**Data excerpt:**
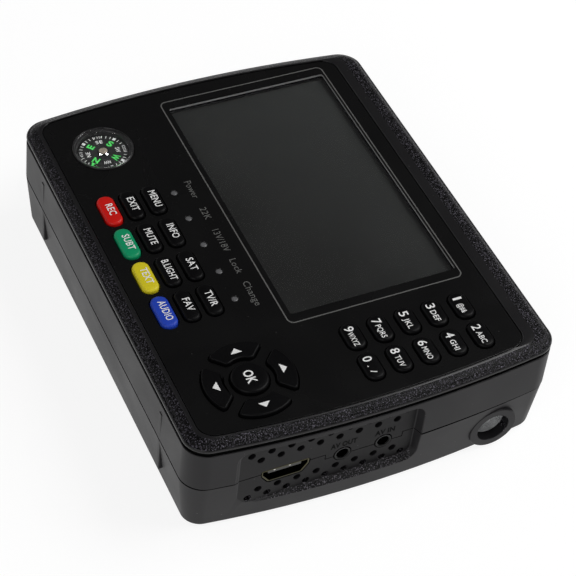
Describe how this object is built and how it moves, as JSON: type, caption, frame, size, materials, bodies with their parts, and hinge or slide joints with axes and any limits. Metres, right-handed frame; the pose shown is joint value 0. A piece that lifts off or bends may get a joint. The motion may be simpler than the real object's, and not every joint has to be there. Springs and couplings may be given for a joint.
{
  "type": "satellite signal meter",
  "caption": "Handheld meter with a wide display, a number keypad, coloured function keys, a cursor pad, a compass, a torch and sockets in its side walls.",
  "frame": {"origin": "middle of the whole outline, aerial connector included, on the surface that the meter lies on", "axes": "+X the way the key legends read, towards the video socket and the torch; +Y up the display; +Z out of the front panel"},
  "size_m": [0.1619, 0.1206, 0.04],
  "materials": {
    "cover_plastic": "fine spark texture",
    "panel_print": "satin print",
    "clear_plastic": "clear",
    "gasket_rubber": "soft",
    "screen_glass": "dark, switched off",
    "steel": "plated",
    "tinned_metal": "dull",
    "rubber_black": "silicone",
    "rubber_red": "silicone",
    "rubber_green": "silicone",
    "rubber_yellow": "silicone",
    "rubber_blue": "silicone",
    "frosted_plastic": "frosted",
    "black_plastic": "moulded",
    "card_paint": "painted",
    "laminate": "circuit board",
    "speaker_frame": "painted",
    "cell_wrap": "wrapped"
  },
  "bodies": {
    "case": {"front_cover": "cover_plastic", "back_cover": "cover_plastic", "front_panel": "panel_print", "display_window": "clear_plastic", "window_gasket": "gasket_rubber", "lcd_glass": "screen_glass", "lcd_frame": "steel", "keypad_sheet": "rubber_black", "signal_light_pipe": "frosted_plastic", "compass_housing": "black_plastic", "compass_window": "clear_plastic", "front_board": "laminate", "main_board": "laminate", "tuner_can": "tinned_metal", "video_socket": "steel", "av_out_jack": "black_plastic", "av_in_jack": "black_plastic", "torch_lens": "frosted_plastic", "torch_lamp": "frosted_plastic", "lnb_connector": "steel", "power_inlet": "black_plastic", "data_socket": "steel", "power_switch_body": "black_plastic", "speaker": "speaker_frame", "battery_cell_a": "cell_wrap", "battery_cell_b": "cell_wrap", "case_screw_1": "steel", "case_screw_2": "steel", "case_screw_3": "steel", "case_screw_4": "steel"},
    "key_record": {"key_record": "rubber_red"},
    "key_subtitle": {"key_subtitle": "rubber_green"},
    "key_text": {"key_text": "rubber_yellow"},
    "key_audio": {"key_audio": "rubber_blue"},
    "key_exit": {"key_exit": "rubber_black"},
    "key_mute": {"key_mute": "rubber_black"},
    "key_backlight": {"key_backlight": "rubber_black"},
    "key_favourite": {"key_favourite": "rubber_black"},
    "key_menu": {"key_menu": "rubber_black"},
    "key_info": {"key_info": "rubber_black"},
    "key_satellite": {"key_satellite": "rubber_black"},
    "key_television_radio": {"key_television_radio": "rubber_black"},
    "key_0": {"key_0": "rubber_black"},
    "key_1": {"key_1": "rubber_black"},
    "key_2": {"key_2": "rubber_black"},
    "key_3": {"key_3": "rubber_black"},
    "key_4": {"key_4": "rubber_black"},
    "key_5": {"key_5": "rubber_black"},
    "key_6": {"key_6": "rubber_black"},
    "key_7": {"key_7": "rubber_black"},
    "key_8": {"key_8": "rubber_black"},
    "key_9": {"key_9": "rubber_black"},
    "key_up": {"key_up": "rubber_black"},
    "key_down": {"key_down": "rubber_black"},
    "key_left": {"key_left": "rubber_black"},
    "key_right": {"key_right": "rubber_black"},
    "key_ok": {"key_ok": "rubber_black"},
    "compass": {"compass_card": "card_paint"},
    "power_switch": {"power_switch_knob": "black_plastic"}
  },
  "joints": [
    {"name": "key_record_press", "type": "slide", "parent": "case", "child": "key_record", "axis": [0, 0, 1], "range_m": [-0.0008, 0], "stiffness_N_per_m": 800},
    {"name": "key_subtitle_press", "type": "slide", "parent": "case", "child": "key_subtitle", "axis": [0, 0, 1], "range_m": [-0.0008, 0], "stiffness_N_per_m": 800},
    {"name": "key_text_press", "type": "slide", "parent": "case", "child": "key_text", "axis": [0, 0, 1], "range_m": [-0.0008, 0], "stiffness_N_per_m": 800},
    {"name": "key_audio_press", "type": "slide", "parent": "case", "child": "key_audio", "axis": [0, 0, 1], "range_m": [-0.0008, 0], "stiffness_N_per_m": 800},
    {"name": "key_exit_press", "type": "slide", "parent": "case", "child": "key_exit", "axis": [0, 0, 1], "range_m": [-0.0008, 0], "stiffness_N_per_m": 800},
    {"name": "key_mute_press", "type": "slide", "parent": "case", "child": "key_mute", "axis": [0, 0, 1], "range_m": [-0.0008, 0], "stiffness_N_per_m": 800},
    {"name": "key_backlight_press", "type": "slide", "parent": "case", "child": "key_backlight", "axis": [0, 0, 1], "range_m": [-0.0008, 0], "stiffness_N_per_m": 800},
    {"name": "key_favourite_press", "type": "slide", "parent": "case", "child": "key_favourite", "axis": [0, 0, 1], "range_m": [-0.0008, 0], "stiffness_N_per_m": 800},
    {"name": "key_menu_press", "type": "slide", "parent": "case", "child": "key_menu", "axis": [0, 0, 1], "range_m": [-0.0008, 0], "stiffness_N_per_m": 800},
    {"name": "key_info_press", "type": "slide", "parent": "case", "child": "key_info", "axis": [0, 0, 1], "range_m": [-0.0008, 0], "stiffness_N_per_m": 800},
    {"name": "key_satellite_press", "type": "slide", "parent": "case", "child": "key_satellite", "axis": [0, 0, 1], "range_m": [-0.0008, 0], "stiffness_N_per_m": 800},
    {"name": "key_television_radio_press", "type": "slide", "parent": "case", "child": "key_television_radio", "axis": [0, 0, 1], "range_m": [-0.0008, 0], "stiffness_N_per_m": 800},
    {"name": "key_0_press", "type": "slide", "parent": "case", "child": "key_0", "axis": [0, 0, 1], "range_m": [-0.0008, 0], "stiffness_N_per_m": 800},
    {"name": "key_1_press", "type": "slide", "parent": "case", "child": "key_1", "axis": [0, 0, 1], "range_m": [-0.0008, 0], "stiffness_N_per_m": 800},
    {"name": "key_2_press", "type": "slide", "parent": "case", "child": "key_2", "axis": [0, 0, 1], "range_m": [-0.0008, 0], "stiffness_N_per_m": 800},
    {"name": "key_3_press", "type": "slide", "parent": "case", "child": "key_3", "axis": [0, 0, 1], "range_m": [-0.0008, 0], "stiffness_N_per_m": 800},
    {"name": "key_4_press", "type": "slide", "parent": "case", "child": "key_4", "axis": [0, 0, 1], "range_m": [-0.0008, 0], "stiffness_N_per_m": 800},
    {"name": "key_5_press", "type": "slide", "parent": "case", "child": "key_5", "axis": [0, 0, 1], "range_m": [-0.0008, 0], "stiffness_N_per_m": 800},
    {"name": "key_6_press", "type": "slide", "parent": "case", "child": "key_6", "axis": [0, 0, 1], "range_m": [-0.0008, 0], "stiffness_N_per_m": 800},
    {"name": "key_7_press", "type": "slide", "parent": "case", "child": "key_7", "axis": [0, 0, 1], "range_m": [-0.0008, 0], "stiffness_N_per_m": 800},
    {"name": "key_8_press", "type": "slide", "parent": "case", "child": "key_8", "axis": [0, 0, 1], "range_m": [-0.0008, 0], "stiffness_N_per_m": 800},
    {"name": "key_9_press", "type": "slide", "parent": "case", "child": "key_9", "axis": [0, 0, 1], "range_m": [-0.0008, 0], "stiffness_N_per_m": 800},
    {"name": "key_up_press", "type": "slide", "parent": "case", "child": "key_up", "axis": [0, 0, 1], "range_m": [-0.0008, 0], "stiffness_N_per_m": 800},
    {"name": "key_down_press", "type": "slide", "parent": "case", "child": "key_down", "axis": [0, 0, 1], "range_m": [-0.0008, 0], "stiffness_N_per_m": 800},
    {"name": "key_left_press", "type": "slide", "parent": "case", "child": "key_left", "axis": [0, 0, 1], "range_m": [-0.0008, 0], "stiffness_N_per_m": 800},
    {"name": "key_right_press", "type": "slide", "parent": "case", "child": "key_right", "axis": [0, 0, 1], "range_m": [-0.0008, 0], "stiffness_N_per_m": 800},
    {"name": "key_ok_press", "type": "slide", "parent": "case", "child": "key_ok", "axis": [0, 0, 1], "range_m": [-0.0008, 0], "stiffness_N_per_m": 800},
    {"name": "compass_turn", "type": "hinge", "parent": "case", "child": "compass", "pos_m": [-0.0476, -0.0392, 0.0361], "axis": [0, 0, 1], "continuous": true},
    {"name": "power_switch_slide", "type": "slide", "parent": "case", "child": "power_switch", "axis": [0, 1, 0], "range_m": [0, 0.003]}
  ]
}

**Task to carry out:** Gather from the data above every line with the string "that".

**Answer for this exercise:**
Describe how this object is built and how it moves, as JSON: type, caption, frame, size, materials, bodies with their parts, and hinge or slide joints with axes and any limits. Metres, right-handed frame; the pose shown is joint value 0. A piece that lifts off or bends may get a joint. The motion may be simpler than the real object's, and not every joint has to be there. Springs and couplings may be given for a joint.
  "frame": {"origin": "middle of the whole outline, aerial connector included, on the surface that the meter lies on", "axes": "+X the way the key legends read, towards the video socket and the torch; +Y up the display; +Z out of the front panel"},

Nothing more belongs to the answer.